_EXERCISE REQUIREMENTS_
Copy the data below exactly.

====== DATA EXCERPT

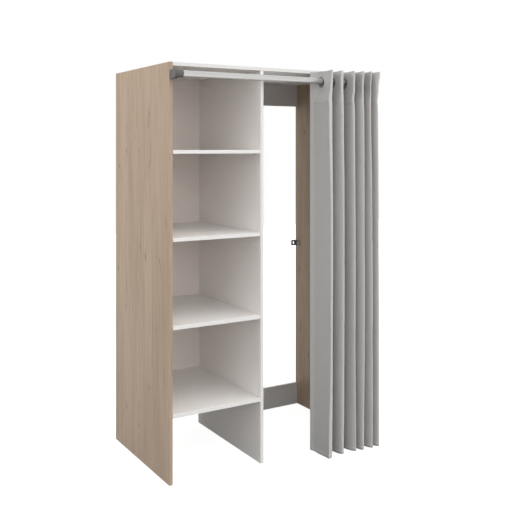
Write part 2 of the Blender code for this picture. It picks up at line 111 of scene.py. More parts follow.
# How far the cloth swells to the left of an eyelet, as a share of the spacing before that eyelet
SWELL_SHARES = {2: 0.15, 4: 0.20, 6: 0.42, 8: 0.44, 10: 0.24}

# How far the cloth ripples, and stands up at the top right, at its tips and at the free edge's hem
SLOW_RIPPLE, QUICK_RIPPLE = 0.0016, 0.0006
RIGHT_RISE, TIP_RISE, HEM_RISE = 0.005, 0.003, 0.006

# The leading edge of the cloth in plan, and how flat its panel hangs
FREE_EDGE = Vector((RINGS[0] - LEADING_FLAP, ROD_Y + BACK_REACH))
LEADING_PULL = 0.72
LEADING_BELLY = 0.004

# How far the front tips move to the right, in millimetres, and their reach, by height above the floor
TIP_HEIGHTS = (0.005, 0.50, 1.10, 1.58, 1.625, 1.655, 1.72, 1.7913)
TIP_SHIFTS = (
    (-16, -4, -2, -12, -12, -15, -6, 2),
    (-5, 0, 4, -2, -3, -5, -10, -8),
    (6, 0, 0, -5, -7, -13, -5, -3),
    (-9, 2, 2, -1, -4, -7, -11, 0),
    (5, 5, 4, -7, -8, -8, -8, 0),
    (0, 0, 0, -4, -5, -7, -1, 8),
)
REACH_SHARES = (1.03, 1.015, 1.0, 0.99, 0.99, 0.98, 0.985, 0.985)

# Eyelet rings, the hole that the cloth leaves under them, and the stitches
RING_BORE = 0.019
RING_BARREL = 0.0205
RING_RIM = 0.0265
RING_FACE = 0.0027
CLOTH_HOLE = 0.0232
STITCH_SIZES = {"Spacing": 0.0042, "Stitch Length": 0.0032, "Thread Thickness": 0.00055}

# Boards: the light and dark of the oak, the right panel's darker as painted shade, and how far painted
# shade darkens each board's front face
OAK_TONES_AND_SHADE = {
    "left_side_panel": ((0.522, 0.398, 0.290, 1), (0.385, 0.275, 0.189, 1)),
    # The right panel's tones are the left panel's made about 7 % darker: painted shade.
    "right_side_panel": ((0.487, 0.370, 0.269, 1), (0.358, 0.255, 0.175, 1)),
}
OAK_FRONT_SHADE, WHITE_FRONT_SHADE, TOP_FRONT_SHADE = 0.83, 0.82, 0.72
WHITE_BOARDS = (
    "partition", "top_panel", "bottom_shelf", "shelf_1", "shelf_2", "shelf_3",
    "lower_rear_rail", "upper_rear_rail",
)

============

_FULL OUTPUT_
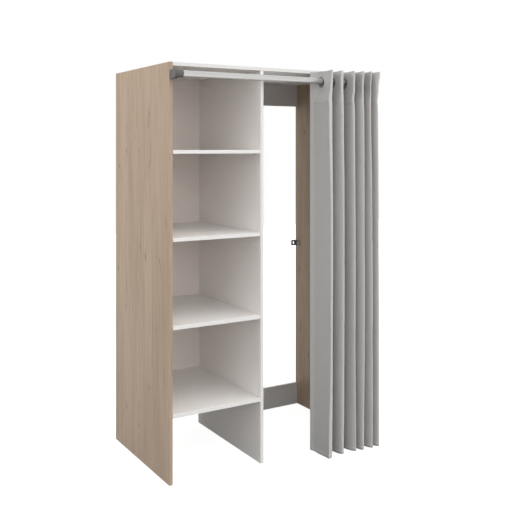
Write part 2 of the Blender code for this picture. It picks up at line 111 of scene.py. More parts follow.
# How far the cloth swells to the left of an eyelet, as a share of the spacing before that eyelet
SWELL_SHARES = {2: 0.15, 4: 0.20, 6: 0.42, 8: 0.44, 10: 0.24}

# How far the cloth ripples, and stands up at the top right, at its tips and at the free edge's hem
SLOW_RIPPLE, QUICK_RIPPLE = 0.0016, 0.0006
RIGHT_RISE, TIP_RISE, HEM_RISE = 0.005, 0.003, 0.006

# The leading edge of the cloth in plan, and how flat its panel hangs
FREE_EDGE = Vector((RINGS[0] - LEADING_FLAP, ROD_Y + BACK_REACH))
LEADING_PULL = 0.72
LEADING_BELLY = 0.004

# How far the front tips move to the right, in millimetres, and their reach, by height above the floor
TIP_HEIGHTS = (0.005, 0.50, 1.10, 1.58, 1.625, 1.655, 1.72, 1.7913)
TIP_SHIFTS = (
    (-16, -4, -2, -12, -12, -15, -6, 2),
    (-5, 0, 4, -2, -3, -5, -10, -8),
    (6, 0, 0, -5, -7, -13, -5, -3),
    (-9, 2, 2, -1, -4, -7, -11, 0),
    (5, 5, 4, -7, -8, -8, -8, 0),
    (0, 0, 0, -4, -5, -7, -1, 8),
)
REACH_SHARES = (1.03, 1.015, 1.0, 0.99, 0.99, 0.98, 0.985, 0.985)

# Eyelet rings, the hole that the cloth leaves under them, and the stitches
RING_BORE = 0.019
RING_BARREL = 0.0205
RING_RIM = 0.0265
RING_FACE = 0.0027
CLOTH_HOLE = 0.0232
STITCH_SIZES = {"Spacing": 0.0042, "Stitch Length": 0.0032, "Thread Thickness": 0.00055}

# Boards: the light and dark of the oak, the right panel's darker as painted shade, and how far painted
# shade darkens each board's front face
OAK_TONES_AND_SHADE = {
    "left_side_panel": ((0.522, 0.398, 0.290, 1), (0.385, 0.275, 0.189, 1)),
    # The right panel's tones are the left panel's made about 7 % darker: painted shade.
    "right_side_panel": ((0.487, 0.370, 0.269, 1), (0.358, 0.255, 0.175, 1)),
}
OAK_FRONT_SHADE, WHITE_FRONT_SHADE, TOP_FRONT_SHADE = 0.83, 0.82, 0.72
WHITE_BOARDS = (
    "partition", "top_panel", "bottom_shelf", "shelf_1", "shelf_2", "shelf_3",
    "lower_rear_rail", "upper_rear_rail",
)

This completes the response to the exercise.